I will stay the course. I will continue to invest in the stock market, put money in mutual funds, buy bonds, watch my neighborhood for suspicious activity and…you know what, that last one is a doozy, because everything is suspicious to me – no wonder Clint Eastwood decided to make the movie, “Gran Torino.” You try watching your neighborhood to determine what is ‘normal’ activity against which you can decide that something stands out enough for you to call a neighbor or police. But I digress.

The state of the world is changing every second. We can track trends and guess within fairly accurate limits where we can make our next measurement. We know species will lose sustainable environments and disappear from the face of the Earth forever. We also know that the human population will continue growing, but not indefinitely.

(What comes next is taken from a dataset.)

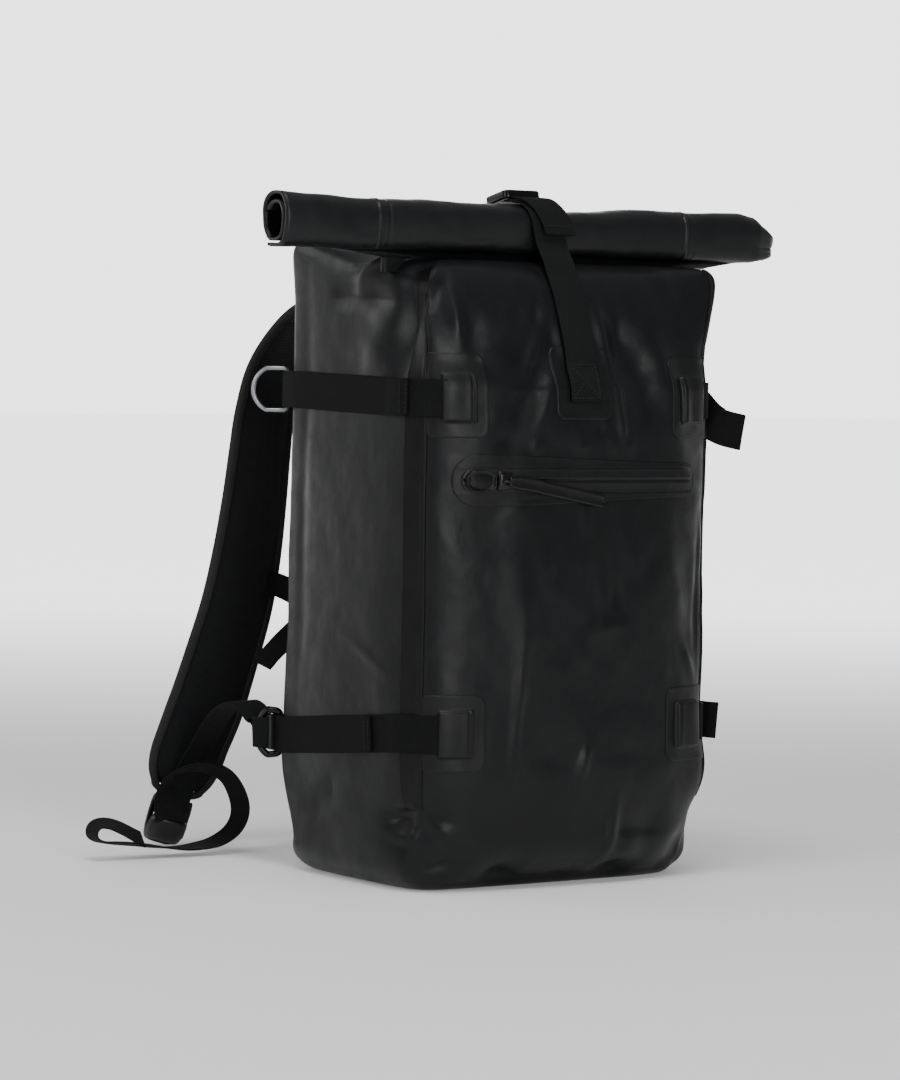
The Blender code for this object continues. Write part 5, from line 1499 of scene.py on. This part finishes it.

I say, so what? Billions of people have no control over the state of the world. They (we?) live rather uneventful lives by world recognition standards. Instead of preaching about the general state of the world, let’s talk about what we’re going to do tomorrow to put food on our individual tables.

I want to eat three or four small meals each day, with the first meal, breakfast, already determined – three/fourths of a cup of oatmeal, three tablespoons of ground flax seed, a cup of tea and a banana an hour later. For a middle-aged man, that meal is sufficient. What about for you? What’s sufficient to get your day started? I doubt it’s preprocessed refined sugar wrapped around a square, rectangle or toroid object. If you believe it is, then ask yourself what exactly you are eating and where it came from.

See, it’s not some pie-in-the-sky state of the world report that makes a difference in how you’re using the world and leaving it in a better shape for your next generation. It’s really only a matter of how you go through the day, each hour and minute doing whatever it is that you do to say you make a difference in your circle of influence.

Oh, and in case you hadn’t looked at the link to 1987 above, there was a stock market crash that year:
  • US Stock Market Crashed on Monday, October 19th, 1987 with a 508 point drop or 22.6%.
  • Stock markets around the world followed with falls, by the end of October Australia had fallen 41.8%, Canada 22.5%, Hong Kong 45.8%, and the United Kingdom 26.4%.
  • The World's Population reached approx five billion (5,000,000,000).
And guess what, despite all the doom-and-gloom news that year, we’re still here. Yes, the average world temperature is a little warmer, and before long, ship traffic through the Arctic Ocean in summer will be unfettered while at the same time the only polar bears may be the ones in zoos. I’m not saying the world will be a better place or a worse place 22 years from now, if you and I are still around to talk about it. I’m just saying that to become the quiet millionaire next-door, you gotta stick to a plan. Money doesn’t grow on trees, it grows in the marketplace of ideas. Some ideas will falter. But many of them will grow and take your investments up to new heights.

Pick a plan. I don’t care what it is but make it a smart one. Just like a treehouse built in a single tree is more likely to fall than one spread among several trees, you should spread your investments around. That’s about as smart as it gets. Playing the odds, not playing it odd.

How about in 22 years, you and I meet up in a space hab unit for a few days of weightless spa treatments? Maybe a vacation arranged by the company that will buy out Bigelow Aerospace in the future, including a flight on Virgin Galactic. I’ll go ahead and set my calendar now for the 10th of January 2031. Of course, by then we’ll have some sort of biological implants that’ll let us communicate “telepathically” so when our brain patterns match up while we’re getting our epidermis revitalized and our DNA rejuvenated, we can compare notes on how well the past 22 years have been to those of us who weren’t spooked by the occasional dip, drop or plop in the world economy. We can ROFL with LOL all we want by then!